I mainly read Warhammer novels, Fantasy and Sci-Fi. I have bags and bags of books that I have read or intend to read. I would have gladly repurchased most of those had they been available on the Kindle. Alas the Black Library doesn't seem to be on the Kindle.
 
example 1: ebooks are awesome to get books from publishers back-catalog, but more than one publisher decided already to only sell their "current" set of books.

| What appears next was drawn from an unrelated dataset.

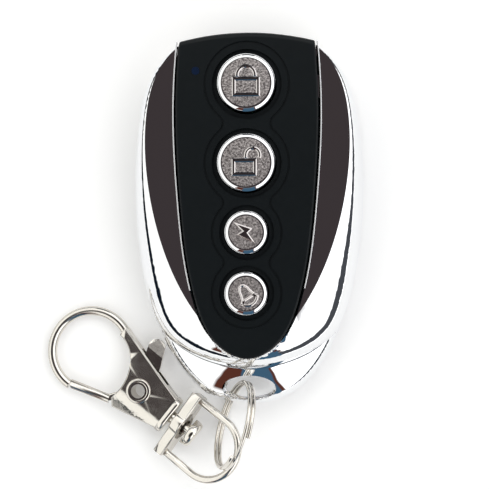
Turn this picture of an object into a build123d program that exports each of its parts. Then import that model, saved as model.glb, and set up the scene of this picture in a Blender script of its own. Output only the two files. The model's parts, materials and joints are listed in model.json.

Most times, "piracy" was used as reason for that ... how it reduces piracy if you cannot get the ebooks legally anymore is to anyones guess.

example 2: my beloved ISP enable their porn-filter with the result, that I could not buy my eComics anymore without forking over monthly money to "enable premium services", but of course torrent sites are not on the filter.

In both cases I blame technical ineptitude paired greed for causing piracy (meaning an MBA must have been involved in the decision process).
 
"Personally I generally don't pirate."

"Generally?" So what are your personal standards against pirating that you'd be willing to admit?

I, personally, only pirate material I already have the license to.
 
Yeah, that pretty much covers it. I have also in the past used CD cracks on games I bought, so I didn't need to search for the CD every time I wanted to play.
 
I have absolutely ZERO qualms about "pirating" something I already own. Fair use, screw their damned DRM.
 
Public libraries have been giving away the content of books for a long time now, so why would authors suddenly become concerned about "piracy?" The music and movie industry are nuts, and they have managed to convince a large number of democratic countries to pass very bad laws to prop up their failed model of business and to help them punish their best customers (people who download music and movies spend way more money than average people on music and movies).

The fact that authors and booksellers haven't followed this model isn't because of a difference between people's willingness to pirate books vs. movies. It is because its just a terrible idea.